*EXTRACTED DATA*
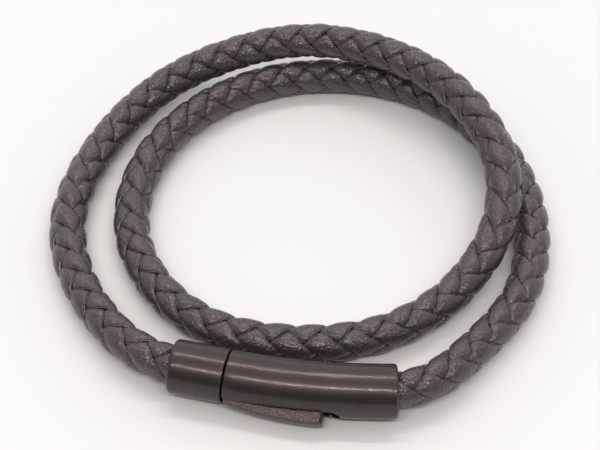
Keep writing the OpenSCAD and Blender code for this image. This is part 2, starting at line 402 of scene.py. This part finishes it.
class CordLine:
    """The cord's middle line: a uniform cubic spline through the route, looked up by the length
    run along it."""

    def __init__(self, steps=48):
        route = cord_route()
        t = np.arange(steps)[:, None] / steps
        blend = [
            (1 - t) ** 3,
            3 * t ** 3 - 6 * t ** 2 + 4,
            3 * t + 3 * t ** 2 - 3 * t ** 3 + 1,
            t ** 3,
        ]
        spans = len(route) - 3
        rows = [sum(b * route[i + k] for k, b in enumerate(blend)) / 6 for i in range(spans)]
        end = (route[-3] + 4 * route[-2] + route[-1]) / 6
        self.points = np.vstack(rows + [end[None]])
        hops = np.linalg.norm(np.diff(self.points, axis=0), axis=1)
        self.run = np.concatenate([[0.0], np.cumsum(hops)])
        self.length = self.run[-1]

    def at(self, s):
        return np.stack([np.interp(s, self.run, self.points[:, k]) for k in range(3)], axis=-1)

    def frame(self, s):
        """Ahead, outer side and top directions at the lengths s."""
        low = np.clip(s - DIRECTION_REACH, 0, self.length)
        high = np.clip(s + DIRECTION_REACH, 0, self.length)
        ahead = unit(self.at(high) - self.at(low))
        side = unit(np.stack([-ahead[..., 1], ahead[..., 0], 0 * ahead[..., 0]], axis=-1))
        return ahead, side, np.cross(ahead, side)


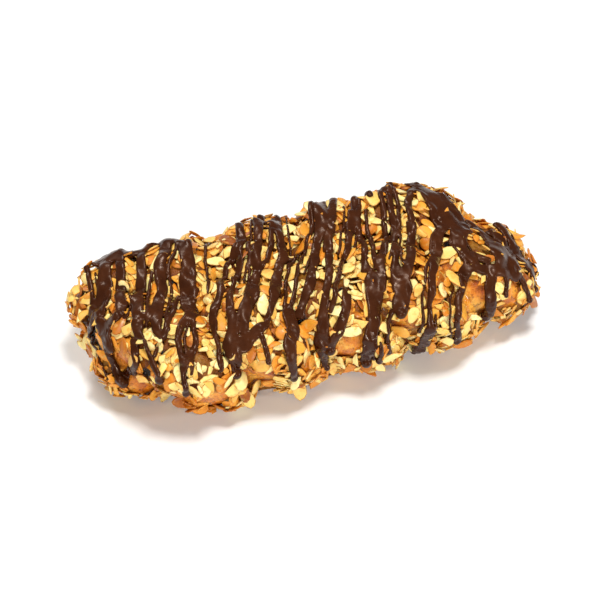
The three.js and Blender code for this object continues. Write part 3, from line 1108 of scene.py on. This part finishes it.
# %% Strokes, from left to right
STROKES = {
    "left": [
        [(-112.5, 128, 1.8), (-113.5, 112, 1.6), (-115.5, 97, 1.7), (-118.5, 88, 1.5),
         (-119.5, 75, 1.2)],
        [(-97, 150, 3), (-101.5, 133, 3.2), (-107, 112, 2.8), (-112.5, 96, 3), (-116.5, 86, 2.6),
         (-119, 74, 2)],
        [(-92, 146, 3), (-98.5, 136, 3), (-103, 124, 3), (-105, 108, 3), (-110.5, 88, 3.4),
         (-113.5, 79, 3.4), (-115, 69, 2.8), (-114.5, 58, 3.2), (-115, 47, 2.8), (-115, 36, 2.2),
         (-114, 24, 2), (-112.5, 8, 2.6)],
        [(-103.5, 46, 1.8), (-104.5, 36, 2.4), (-107, 24, 2), (-108.5, 12, 2.2), (-111, 5, 2.6)],
        [(-84, 150, 2.4), (-92.7, 131, 2.6), (-96.5, 115, 2.8), (-101.3, 91, 3), (-103, 76, 3.2),
         (-106.6, 65, 2.6), (-110.5, 62, 2.6), (-113.5, 60, 2.4)],
        [(-108, 134, 4), (-101, 134, 6.5), (-92, 132, 6.5), (-84, 130, 4.4), (-76, 134, 3),
         (-69, 138, 3.2)],
        [(-80, 140, 2.6), (-87.5, 108, 2.8), (-93, 86, 2.8), (-94.7, 78, 3), (-97.2, 65, 3.2),
         (-100, 54, 3), (-100.3, 46, 2.4)],
        [(-99, 62, 2.2), (-94, 60, 2.6), (-90.5, 61, 3.2)],
        [(-64, 140, 3), (-72, 120, 3.2), (-77, 111, 3.2), (-79.5, 100, 3.2), (-81, 88, 3),
         (-86, 73, 3.1), (-89.5, 61, 3.4), (-91.5, 51, 2.6), (-90, 45, 1.7)],
        [(-72, 122, 2.6), (-68, 136, 3.2), (-63, 134, 3.2), (-61.5, 124, 2.8), (-62.7, 112, 3.4)],
        [(-62.7, 112, 3.4), (-66.8, 101, 2.4), (-69, 94, 2.6), (-71, 74, 3.6)],
        [(-57, 128, 1.8), (-62, 106, 2.8), (-66, 86, 2.8), (-71, 73, 3.4), (-71.8, 63, 3.4),
         (-77, 57, 2.4), (-82, 48, 1.8), (-83.7, 38, 2), (-83, 33, 2.4), (-84.5, 27, 1.8),
         (-85, 15, 1.8)],
        [(-71.8, 63, 2.4), (-72.8, 52, 1.7), (-75, 41, 2), (-80, 35, 2.6), (-83, 34, 2.6)],
        [(-44, 140, 1), (-52, 116, 1.1), (-54.5, 100, 1), (-57, 86, 1.1), (-60, 76, 0.9)],
        [(-73, 84, 1.4), (-75.5, 79, 1.6), (-80, 66, 1.7), (-87, 53, 1.9), (-90, 47, 2.2)],
        [(-99, 45, 1.3), (-98.5, 38, 1.3), (-97.5, 31, 1.5)],
        [(-93.5, 41, 1.1), (-96, 36, 1.2)],
        [(-98, 34, 1.4), (-97.5, 29, 1.7), (-96.5, 23, 2.3)],
    ],
    "middle left": [
        [(-24, 146, 1.6), (-30.5, 118, 3.2), (-36, 112, 2.6), (-42, 105, 2), (-46, 97, 1.8),
         (-49.5, 91, 2.2), (-52.5, 76, 2.4), (-59, 63, 2.6), (-62, 56, 2.4), (-63.2, 46, 1.8),
         (-63.8, 38, 1.4), (-65, 31, 1.9), (-65.5, 26, 1.5)],
        [(-30.5, 118, 3), (-34.6, 108, 2.6), (-36, 101, 2.4), (-38, 96, 1.8), (-42, 89, 2),
         (-43.5, 82, 1.4)],
        [(-10, 146, 1.8), (-19, 122, 2.8), (-24, 108, 2.7), (-26, 101, 2.7), (-28, 95, 3),
         (-29.5, 89, 2.8), (-37, 67, 3.4), (-40, 62, 3.6), (-44, 57, 3.2), (-47.7, 50, 3.2),
         (-50.7, 43, 3.6)],
        [(-43.5, 82, 1.2), (-50.3, 67, 2.2), (-53, 56, 2.8), (-55, 46, 3.2), (-57.5, 38, 4)],
        [(-60.5, 35, 3.6), (-56.5, 37, 5), (-51, 38, 4.6), (-46, 41, 3), (-41, 44, 2.6),
         (-37.5, 44, 2.2)],
        [(-57.5, 34, 4.8), (-57, 27, 3.6), (-57, 19, 2.4)],
        [(-42, 41, 2), (-41, 34, 1.6), (-41, 25, 1.6)],
        [(-6, 140, 1.4), (-15, 112, 1.8), (-18.5, 104, 1.8), (-22, 96, 1.6), (-27, 90, 1.8)],
        [(-2, 146, 1.8), (-9, 118, 2.6), (-12.5, 98, 3), (-16, 91, 3), (-19, 82, 2.8),
         (-22, 75, 3.4), (-26.5, 63, 3.4), (-29.6, 56, 2.4), (-35, 48, 1.8), (-37.5, 43, 1.8)],
        [(-22.5, 53, 2.2), (-23.2, 45, 4.4), (-24.4, 37, 5), (-28, 31, 3.8), (-28.6, 20, 3),
         (-27.5, 9, 2.2)],
        [(24, 150, 1.2), (11, 120, 1.6), (7, 110, 1.3), (2, 102, 1.2), (-5, 87, 1.2),
         (-11.3, 73, 1.3), (-16, 60, 1.3), (-20, 52, 1.6)],
        [(-19, 122, 2), (-17, 131, 2.4), (-12.5, 132, 2.4), (-10, 124, 2.2), (-9, 114, 2)],
    ],
    "middle right": [
        [(26, 146, 2.2), (16.5, 121, 4), (15, 114, 4.2), (9, 104, 3), (4, 92, 2.7), (2.5, 85, 2.7),
         (-3, 72, 2.8), (-7.6, 62, 3.2), (-11.2, 56, 2.6), (-15, 50, 2.4), (-18.5, 43, 3.2)],
        [(32, 142, 2), (22, 118, 3), (15, 100, 2), (11.5, 89, 2.4), (7.7, 76, 2.4), (3.4, 63, 2.4),
         (-1.3, 54, 2.2), (-5, 46, 2.2), (-7, 40, 3), (-8.6, 33, 3.6), (-10, 25, 4),
         (-8.5, 13, 3.2), (-7, 4, 2)],
        [(17, 80, 1.5), (10.5, 66, 1.6), (5.7, 57, 1.7), (1.3, 49, 1.6), (-3, 42, 1.4)],
        [(9, 54, 1.2), (7, 49, 2), (4.5, 42, 2.6), (0.5, 35, 2.6), (-3, 29, 2.6), (-6, 20, 2.8)],
        [(44, 142, 1.6), (35, 122, 2.6), (32, 115, 2.8), (27, 104, 2.4), (21.5, 88, 2.2),
         (17, 80, 1.6)],
        [(46, 138, 1.6), (37, 119, 1.9), (33, 105, 1.9), (31.5, 89, 1.9), (29, 79, 2),
         (26.5, 70, 2.2), (25, 62, 3.4)],
        [(58, 144, 1.4), (52, 119, 1.8), (50, 112, 1.9), (46, 98, 1.8), (45, 90, 2), (39, 76, 2.4),
         (33.5, 65, 2.5), (31, 54, 2.6), (28, 47, 2.8)],
        [(27, 60, 3), (26, 55, 4.6), (24.5, 48, 4.8), (21.5, 38, 4.4), (17.5, 29, 4.2),
         (13.5, 16, 3.6), (13, 6, 3)],
        [(31, 34, 1.6), (28, 27, 1.2), (26, 18, 1.3), (26, 9, 1.6)],
        [(20.5, 20, 1), (20, 13, 1.4), (20, 6, 1.6)],
        [(66, 142, 1.6), (56, 118, 2.1), (53, 104, 2.1), (48.5, 88, 2.2), (45, 75, 2.2),
         (40, 61, 2.6), (39, 52, 5), (38.5, 45, 5.6), (36, 38, 5), (34, 32, 4)],
        [(80, 140, 1.8), (69.5, 122, 2.4), (64.5, 112, 2.2), (62, 98, 2.2), (59.5, 87, 2.3),
         (55, 75, 2.3), (51.5, 66, 2.3), (46, 56, 2.5), (42, 50, 3)],
        [(64, 134, 1.2), (60, 116, 1.4), (55, 100, 1.4), (51, 88, 1.6)],
        [(47, 122, 1.9), (48, 132, 2.2), (53, 137, 2.6), (57, 131, 2.2), (57, 120, 1.9)],
    ],
    "right": [
        [(80, 92, 2.6), (72.5, 80, 3), (67.5, 63, 2.8), (61.5, 55, 2.8), (56.5, 48, 2.6),
         (54, 40, 2.4), (51, 33, 1.6), (49.5, 27, 1.8), (48, 18, 3), (47.5, 6, 3.2), (47.5, -6, 3),
         (47, -15, 2.4)],
        [(76, 142, 4), (80, 130, 4.6), (84.5, 116, 6), (83, 102, 6), (86, 90, 5), (82, 73, 4),
         (81.7, 58, 3.4), (84, 49, 3.6)],
        [(73, 128, 2.4), (77.5, 118, 3), (77, 108, 3), (75.5, 98, 2.4), (77, 88, 2.2)],
        [(88, 128, 3), (91, 112, 3.6), (91, 98, 3), (90, 84, 2.4)],
        [(84, 60, 2.6), (88, 56, 2.6), (92, 53, 2.6)],
        [(80, 49, 3), (86, 47, 3.2), (92, 46, 3.8), (98, 46, 4.4), (104, 44, 4.2), (109, 40, 3.2)],
        [(97, 116, 2), (98, 100, 3.4), (101, 88, 5), (102.5, 76, 6), (101, 62, 6.4), (101, 50, 5)],
        [(106, 110, 2.4), (108, 96, 3), (110, 80, 4.6), (110, 64, 4.6), (109, 48, 3.6)],
        [(80, 50, 3), (77.5, 46, 3.6), (73, 36, 3), (68, 30, 2.2), (64.5, 19, 2), (65.3, 10, 2.2),
         (65.5, 4, 2.8)],
        [(91, 42, 3), (88.5, 33, 3.4), (88, 18, 3.2), (88, 5, 3)],
        [(110, 44, 2.2), (112, 30, 1.8), (113, 16, 1.6)],
        [(112, 118, 3), (117, 92, 4), (120, 68, 4), (122.5, 46, 3.4), (123, 26, 2.6),
         (122, 12, 2)],
        [(100, 42, 2), (98.5, 33, 1.4), (97, 27, 1.3)],
    ],
}
print("strokes:", {label: len(chains) for label, chains in STROKES.items()})

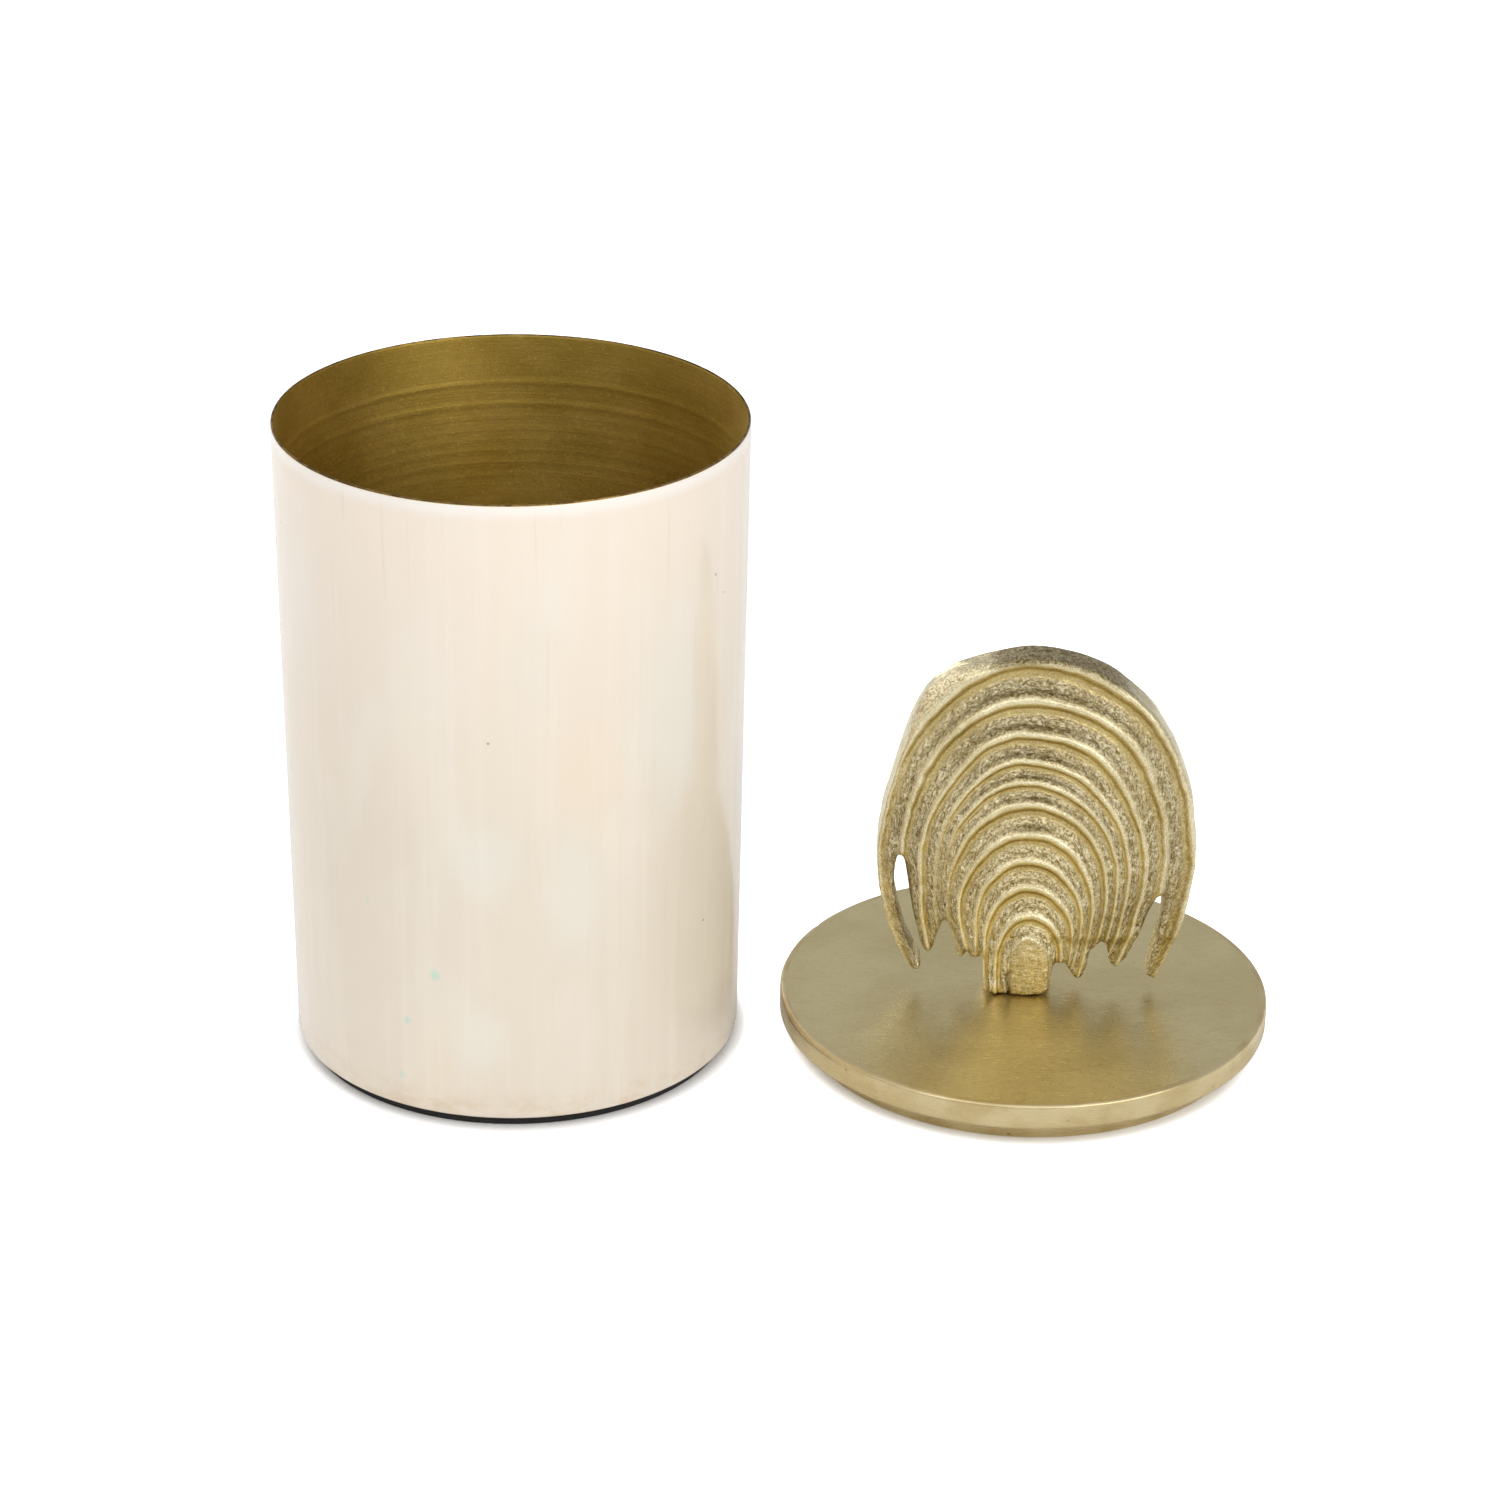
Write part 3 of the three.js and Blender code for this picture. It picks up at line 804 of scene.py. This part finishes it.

*WHAT IS NEEDED*
How many lines of the listing above include the word "part"? Reply with the number alone.

*WORKED ANSWER*
3